According to a new study published in the Annals of Oncology, the randomized phase 1/2 POSEIDON trial investigating the use of abituzumab combined with cetuximab and irinotecan for the treatment of patients with KRAS wild-type metastatic colorectal cancer did not meet its primary progression-free survival endpoint.
For the study, researchers sought to investigate abituzumab, a humanized monoclonal antibody that targets intregrins involved in tumor progression and metastasis. Patients with KRAS wild-type metastatic colorectal cancer who had progressed after oxaliplatin-containing therapy were randomly assigned to receive abituzumab 500mg every 2 weeks with cetuximab and irinotecan (arm A), abituzumab 1000mg every 2 weeks with cetuximab and irinotecan (arm B), or cetuximab and irinotecan alone (arm C).
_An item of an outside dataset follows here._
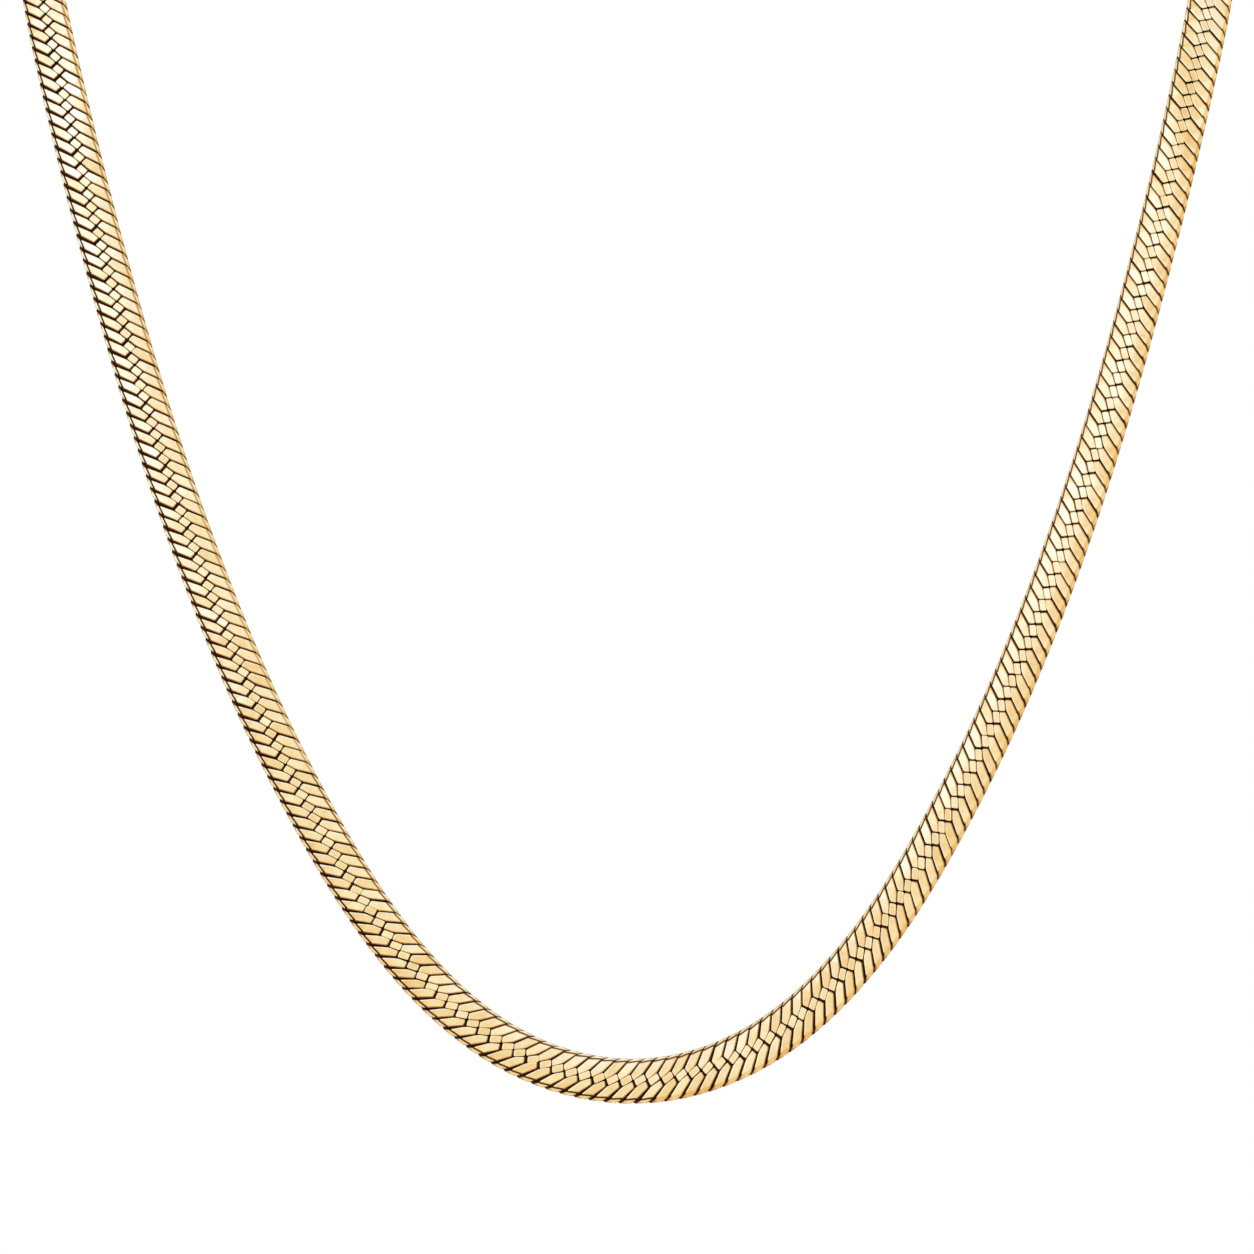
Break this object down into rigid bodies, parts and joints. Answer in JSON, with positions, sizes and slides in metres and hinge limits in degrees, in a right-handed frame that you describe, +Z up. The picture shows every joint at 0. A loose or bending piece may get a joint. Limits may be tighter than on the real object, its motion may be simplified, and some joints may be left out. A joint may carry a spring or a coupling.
{
  "type": "herringbone chain necklace",
  "caption": "Flat gold herringbone chain in its worn form: a woven band hanging in a U at the front, round an open neck space to a box clasp at the nape.",
  "frame": {"origin": "middle of the clasp's inner face, where the necklace lies on the nape", "axes": "+X to the right in a view from the front, -Y the way the front of the U faces, +Z up"},
  "size_m": [0.1276, 0.0971, 0.1549],
  "materials": {
    "link_gold": "polished pale yellow gold, pressed flat and burnished",
    "clasp_gold": "polished pale yellow gold"
  },
  "bodies": {
    "root": {"chain_left": "link_gold", "chain_right": "link_gold", "clasp": "clasp_gold"}
  },
  "joints": []
}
The phase 1 portion of the study demonstrated abituzumab was safe at doses up to 1000mg. Results showed similar progression-free survival rates among all three arms in the phase 2 part.
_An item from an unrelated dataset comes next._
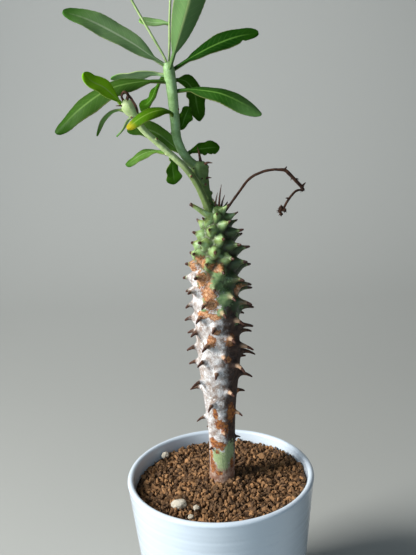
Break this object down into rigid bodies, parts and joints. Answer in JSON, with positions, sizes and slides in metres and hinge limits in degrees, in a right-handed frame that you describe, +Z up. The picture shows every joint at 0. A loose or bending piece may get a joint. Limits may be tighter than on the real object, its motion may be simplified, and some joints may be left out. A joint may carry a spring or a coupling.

The hazard ratio of arm A versus arm C was 1.13 (95% CI 0.78 - 1.64) and the hazard ratio of arm B compared with arm C was 1.11 (95% CI 0.77 - 1.61). Results showed similar response rates among all three arms, but researchers note that there was a trend toward improved overall survival in patients treated with abituzumab.
This trial was designed to assess the tolerability of different doses of abituzumab in combination with cetuximab and irinotecan (phase I) and explore the efficacy and tolerability of the combination versus that of cetuximab and irinotecan in patients with metastatic CRC (mCRC) (phase II part).